→ **The task**
Lines that contain the string "materials" are to be copied; leave out all others.

→ **Supplied information**
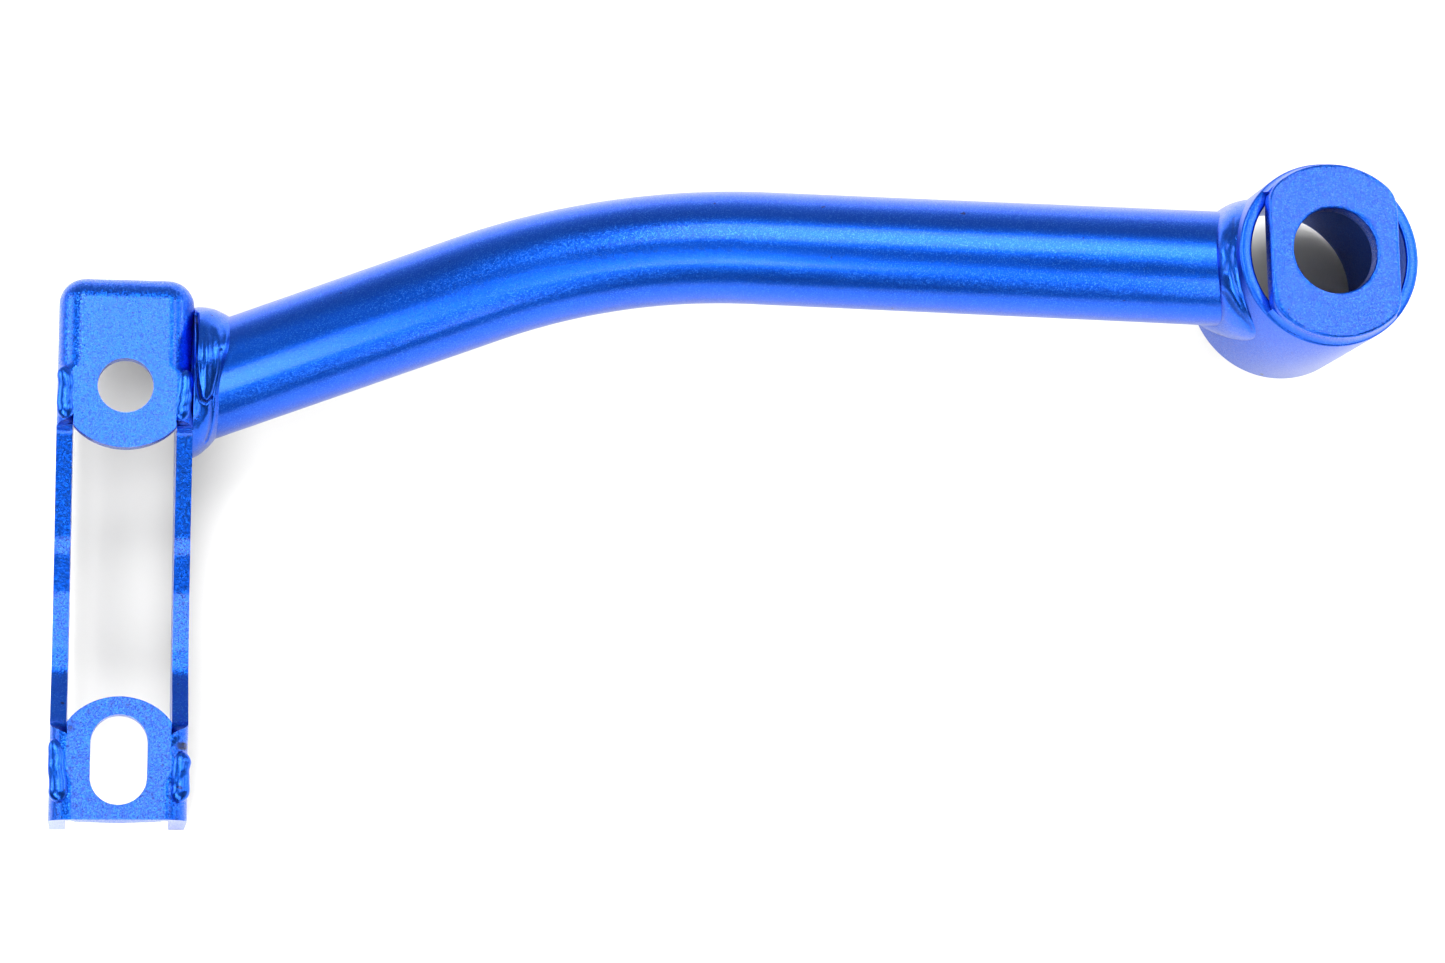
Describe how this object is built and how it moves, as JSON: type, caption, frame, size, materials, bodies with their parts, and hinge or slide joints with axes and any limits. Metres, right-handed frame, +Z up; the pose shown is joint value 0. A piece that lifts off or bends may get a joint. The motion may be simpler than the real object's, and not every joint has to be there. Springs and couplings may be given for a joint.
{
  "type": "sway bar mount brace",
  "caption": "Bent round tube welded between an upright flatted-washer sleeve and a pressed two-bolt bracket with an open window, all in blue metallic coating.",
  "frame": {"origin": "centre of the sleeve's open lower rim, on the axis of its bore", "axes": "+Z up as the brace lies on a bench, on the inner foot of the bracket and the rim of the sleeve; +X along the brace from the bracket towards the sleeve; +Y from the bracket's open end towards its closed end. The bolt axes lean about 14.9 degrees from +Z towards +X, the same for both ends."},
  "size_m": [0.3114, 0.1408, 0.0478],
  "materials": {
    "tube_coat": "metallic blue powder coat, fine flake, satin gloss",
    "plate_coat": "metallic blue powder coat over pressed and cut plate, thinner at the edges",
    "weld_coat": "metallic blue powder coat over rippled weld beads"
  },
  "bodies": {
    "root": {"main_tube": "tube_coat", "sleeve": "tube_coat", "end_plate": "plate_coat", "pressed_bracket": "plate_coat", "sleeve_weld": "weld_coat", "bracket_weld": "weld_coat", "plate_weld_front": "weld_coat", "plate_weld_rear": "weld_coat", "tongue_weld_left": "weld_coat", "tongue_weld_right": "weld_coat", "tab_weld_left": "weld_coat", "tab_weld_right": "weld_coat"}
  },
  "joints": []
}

→ **Output**
Describe how this object is built and how it moves, as JSON: type, caption, frame, size, materials, bodies with their parts, and hinge or slide joints with axes and any limits. Metres, right-handed frame, +Z up; the pose shown is joint value 0. A piece that lifts off or bends may get a joint. The motion may be simpler than the real object's, and not every joint has to be there. Springs and couplings may be given for a joint.
  "materials": {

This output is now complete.